# Exercise brief
In the listing below, locate the line containing "obj.parent = None" and the line containing "return [min(1.0, c". Output both of them and every line between, exactly as written, and nothing more.
§ §
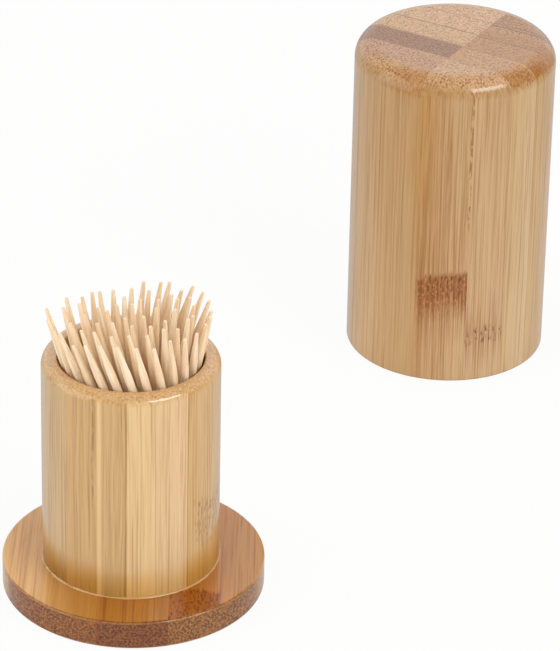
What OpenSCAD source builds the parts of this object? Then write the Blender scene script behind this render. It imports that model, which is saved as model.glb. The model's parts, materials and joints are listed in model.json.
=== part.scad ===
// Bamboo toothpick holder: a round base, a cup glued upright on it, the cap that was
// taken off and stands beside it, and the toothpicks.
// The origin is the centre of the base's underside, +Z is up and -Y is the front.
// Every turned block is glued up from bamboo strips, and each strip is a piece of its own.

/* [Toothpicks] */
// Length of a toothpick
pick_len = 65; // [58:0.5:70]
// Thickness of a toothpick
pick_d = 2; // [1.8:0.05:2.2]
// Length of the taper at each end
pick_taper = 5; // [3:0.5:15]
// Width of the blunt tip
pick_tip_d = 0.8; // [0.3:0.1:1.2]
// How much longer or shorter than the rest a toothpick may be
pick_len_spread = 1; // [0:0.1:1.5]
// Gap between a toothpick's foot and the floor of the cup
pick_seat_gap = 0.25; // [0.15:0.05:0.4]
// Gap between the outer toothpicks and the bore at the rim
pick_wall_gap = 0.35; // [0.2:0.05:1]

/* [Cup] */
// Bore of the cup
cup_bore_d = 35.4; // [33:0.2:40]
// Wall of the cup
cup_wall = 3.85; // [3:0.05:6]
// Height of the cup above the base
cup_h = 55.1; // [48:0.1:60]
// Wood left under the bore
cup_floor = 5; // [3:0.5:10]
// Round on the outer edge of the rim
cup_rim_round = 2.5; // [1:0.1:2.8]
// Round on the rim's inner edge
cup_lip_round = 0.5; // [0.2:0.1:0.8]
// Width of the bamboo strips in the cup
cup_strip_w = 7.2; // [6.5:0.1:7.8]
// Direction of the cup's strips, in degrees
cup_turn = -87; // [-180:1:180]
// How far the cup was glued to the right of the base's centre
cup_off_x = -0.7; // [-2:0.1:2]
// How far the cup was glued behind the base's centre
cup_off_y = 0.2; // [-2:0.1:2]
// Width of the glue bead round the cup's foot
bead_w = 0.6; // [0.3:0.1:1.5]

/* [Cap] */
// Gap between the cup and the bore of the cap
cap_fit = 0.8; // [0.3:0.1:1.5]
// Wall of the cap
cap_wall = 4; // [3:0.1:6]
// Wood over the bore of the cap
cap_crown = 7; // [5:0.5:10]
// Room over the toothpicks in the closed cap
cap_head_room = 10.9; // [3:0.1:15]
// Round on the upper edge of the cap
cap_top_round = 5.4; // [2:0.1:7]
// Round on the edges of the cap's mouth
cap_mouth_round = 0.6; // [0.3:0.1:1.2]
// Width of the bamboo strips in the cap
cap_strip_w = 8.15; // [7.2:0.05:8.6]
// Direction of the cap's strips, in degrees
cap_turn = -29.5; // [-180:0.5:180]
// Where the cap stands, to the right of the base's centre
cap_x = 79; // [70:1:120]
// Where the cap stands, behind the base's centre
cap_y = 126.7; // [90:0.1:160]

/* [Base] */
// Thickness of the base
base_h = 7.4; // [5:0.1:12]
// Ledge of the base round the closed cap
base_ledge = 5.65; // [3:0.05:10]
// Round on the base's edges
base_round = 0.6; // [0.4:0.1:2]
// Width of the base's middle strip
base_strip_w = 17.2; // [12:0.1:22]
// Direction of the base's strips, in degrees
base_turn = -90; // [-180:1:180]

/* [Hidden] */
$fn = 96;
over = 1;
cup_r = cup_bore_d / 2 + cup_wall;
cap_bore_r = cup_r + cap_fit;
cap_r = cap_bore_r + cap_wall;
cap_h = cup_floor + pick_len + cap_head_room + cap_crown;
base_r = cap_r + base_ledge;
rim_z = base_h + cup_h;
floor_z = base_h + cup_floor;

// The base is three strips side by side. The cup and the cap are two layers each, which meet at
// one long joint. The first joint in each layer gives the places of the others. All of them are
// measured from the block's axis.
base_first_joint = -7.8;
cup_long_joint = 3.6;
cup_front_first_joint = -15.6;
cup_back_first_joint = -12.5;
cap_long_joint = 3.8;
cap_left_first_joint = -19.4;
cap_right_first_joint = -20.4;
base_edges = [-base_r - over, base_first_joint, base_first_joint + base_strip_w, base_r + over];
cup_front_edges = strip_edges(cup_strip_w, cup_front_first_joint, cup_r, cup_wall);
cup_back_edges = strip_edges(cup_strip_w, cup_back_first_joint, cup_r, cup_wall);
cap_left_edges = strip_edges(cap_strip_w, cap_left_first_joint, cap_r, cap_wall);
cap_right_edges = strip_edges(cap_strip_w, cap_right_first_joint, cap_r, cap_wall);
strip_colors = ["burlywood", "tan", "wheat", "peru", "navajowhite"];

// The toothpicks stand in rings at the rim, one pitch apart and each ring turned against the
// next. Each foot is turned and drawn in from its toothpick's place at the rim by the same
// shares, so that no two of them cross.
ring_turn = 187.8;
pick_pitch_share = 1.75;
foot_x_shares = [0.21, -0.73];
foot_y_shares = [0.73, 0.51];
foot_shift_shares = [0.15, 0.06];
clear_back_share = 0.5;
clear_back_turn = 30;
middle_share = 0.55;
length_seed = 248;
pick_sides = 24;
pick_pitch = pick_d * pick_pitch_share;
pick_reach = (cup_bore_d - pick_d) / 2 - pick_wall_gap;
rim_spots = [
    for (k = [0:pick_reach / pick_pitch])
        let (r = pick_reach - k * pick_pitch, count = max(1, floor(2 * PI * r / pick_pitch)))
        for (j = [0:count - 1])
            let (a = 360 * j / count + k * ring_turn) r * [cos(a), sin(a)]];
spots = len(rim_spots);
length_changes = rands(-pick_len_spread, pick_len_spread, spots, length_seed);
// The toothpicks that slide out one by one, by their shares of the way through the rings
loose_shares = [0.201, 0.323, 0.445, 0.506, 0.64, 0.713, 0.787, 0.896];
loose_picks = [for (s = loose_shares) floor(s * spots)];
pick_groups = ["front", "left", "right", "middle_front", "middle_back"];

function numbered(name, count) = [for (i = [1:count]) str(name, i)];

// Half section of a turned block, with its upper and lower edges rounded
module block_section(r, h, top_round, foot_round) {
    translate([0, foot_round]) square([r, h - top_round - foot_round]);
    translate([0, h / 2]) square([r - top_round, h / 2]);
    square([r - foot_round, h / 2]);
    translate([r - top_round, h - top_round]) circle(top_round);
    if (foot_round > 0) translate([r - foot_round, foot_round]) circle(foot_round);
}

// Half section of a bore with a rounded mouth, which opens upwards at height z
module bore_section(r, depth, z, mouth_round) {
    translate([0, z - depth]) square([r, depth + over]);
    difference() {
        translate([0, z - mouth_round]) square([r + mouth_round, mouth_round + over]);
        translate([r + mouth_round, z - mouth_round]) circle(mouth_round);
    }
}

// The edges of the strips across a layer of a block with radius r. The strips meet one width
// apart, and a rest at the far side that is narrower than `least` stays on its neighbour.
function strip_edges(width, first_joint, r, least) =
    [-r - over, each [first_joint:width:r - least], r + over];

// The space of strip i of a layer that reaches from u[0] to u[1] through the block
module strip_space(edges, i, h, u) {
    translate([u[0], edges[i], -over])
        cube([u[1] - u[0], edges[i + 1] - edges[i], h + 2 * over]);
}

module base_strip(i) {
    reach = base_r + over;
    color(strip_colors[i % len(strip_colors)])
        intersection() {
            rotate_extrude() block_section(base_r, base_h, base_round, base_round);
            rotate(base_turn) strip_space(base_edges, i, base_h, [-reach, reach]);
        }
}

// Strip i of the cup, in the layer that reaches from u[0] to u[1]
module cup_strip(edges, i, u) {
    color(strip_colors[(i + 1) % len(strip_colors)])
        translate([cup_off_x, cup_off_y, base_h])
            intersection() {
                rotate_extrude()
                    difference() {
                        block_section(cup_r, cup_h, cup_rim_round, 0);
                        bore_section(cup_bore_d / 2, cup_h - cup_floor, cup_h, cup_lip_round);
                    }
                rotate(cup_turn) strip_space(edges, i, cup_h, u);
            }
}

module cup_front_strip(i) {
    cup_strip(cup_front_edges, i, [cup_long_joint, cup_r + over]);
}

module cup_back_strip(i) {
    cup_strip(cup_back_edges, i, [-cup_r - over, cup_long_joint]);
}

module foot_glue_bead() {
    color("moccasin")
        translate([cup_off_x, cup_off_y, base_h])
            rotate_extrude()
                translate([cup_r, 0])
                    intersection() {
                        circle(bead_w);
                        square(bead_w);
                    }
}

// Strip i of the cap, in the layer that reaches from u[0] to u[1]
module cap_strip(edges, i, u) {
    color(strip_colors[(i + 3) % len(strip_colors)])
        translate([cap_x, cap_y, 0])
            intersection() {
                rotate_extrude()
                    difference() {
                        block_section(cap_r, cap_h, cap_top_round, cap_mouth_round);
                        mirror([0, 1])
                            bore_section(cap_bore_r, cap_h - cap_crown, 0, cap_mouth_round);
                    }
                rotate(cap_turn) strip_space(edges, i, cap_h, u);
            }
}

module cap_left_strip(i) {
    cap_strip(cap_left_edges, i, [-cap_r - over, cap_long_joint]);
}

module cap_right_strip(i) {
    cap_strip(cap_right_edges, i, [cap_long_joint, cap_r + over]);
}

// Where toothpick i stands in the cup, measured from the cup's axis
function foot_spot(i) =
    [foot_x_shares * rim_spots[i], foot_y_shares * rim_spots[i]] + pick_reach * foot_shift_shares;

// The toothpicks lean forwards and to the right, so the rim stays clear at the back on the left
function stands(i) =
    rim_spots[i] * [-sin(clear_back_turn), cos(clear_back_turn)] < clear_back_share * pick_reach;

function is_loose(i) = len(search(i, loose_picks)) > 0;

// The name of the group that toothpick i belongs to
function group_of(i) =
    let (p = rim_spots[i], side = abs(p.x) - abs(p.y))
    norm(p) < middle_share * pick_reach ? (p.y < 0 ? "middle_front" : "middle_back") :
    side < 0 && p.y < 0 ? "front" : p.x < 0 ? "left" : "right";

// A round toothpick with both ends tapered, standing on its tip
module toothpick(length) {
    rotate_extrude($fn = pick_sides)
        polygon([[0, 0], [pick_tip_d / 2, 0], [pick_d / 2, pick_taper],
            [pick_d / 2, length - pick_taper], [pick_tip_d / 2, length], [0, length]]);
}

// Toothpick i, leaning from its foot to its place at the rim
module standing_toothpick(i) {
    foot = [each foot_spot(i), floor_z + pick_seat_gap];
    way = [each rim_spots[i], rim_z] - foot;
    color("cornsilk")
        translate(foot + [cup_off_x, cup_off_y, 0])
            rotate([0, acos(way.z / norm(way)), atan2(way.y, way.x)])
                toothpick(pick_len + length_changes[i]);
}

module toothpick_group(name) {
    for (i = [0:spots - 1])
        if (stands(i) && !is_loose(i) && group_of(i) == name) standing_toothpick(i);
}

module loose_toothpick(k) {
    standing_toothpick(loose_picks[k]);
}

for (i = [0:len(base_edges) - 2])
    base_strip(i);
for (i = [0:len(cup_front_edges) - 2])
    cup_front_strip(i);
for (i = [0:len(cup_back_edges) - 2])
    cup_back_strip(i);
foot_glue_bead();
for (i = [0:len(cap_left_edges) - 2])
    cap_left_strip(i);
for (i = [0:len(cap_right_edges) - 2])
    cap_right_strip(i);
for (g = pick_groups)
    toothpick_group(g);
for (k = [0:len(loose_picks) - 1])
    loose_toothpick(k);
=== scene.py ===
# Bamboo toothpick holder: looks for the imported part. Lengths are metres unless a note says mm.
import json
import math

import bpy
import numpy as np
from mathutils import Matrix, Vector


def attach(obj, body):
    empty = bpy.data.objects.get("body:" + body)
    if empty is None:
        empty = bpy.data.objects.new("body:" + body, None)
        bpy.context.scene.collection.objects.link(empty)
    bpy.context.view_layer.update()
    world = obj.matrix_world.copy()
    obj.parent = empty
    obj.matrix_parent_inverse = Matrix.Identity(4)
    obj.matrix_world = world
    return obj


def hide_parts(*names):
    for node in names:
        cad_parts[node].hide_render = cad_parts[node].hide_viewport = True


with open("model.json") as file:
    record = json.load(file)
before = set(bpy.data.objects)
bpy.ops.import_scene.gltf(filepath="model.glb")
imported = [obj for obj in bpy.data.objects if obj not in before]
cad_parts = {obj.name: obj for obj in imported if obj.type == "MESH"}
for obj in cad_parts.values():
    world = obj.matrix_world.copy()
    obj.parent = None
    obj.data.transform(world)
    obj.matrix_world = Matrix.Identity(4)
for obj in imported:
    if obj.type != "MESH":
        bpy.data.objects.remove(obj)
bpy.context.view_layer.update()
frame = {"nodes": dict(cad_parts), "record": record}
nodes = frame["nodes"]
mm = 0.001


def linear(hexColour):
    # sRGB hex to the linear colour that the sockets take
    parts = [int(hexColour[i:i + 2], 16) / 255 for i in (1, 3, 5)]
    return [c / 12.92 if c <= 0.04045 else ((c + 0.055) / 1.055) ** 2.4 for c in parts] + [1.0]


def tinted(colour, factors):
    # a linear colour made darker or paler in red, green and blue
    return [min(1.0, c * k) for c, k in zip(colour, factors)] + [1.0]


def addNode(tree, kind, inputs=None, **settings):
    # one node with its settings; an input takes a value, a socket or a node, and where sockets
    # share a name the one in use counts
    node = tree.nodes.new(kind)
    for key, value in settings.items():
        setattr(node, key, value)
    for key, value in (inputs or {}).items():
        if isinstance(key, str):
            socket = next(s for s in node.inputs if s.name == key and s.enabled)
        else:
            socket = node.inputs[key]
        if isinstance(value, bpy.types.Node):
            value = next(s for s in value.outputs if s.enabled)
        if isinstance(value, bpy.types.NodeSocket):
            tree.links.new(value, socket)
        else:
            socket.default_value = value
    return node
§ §
# Solution to this task
    obj.parent = None
    obj.data.transform(world)
    obj.matrix_world = Matrix.Identity(4)
for obj in imported:
    if obj.type != "MESH":
        bpy.data.objects.remove(obj)
bpy.context.view_layer.update()
frame = {"nodes": dict(cad_parts), "record": record}
nodes = frame["nodes"]
mm = 0.001


def linear(hexColour):
    # sRGB hex to the linear colour that the sockets take
    parts = [int(hexColour[i:i + 2], 16) / 255 for i in (1, 3, 5)]
    return [c / 12.92 if c <= 0.04045 else ((c + 0.055) / 1.055) ** 2.4 for c in parts] + [1.0]


def tinted(colour, factors):
    # a linear colour made darker or paler in red, green and blue
    return [min(1.0, c * k) for c, k in zip(colour, factors)] + [1.0]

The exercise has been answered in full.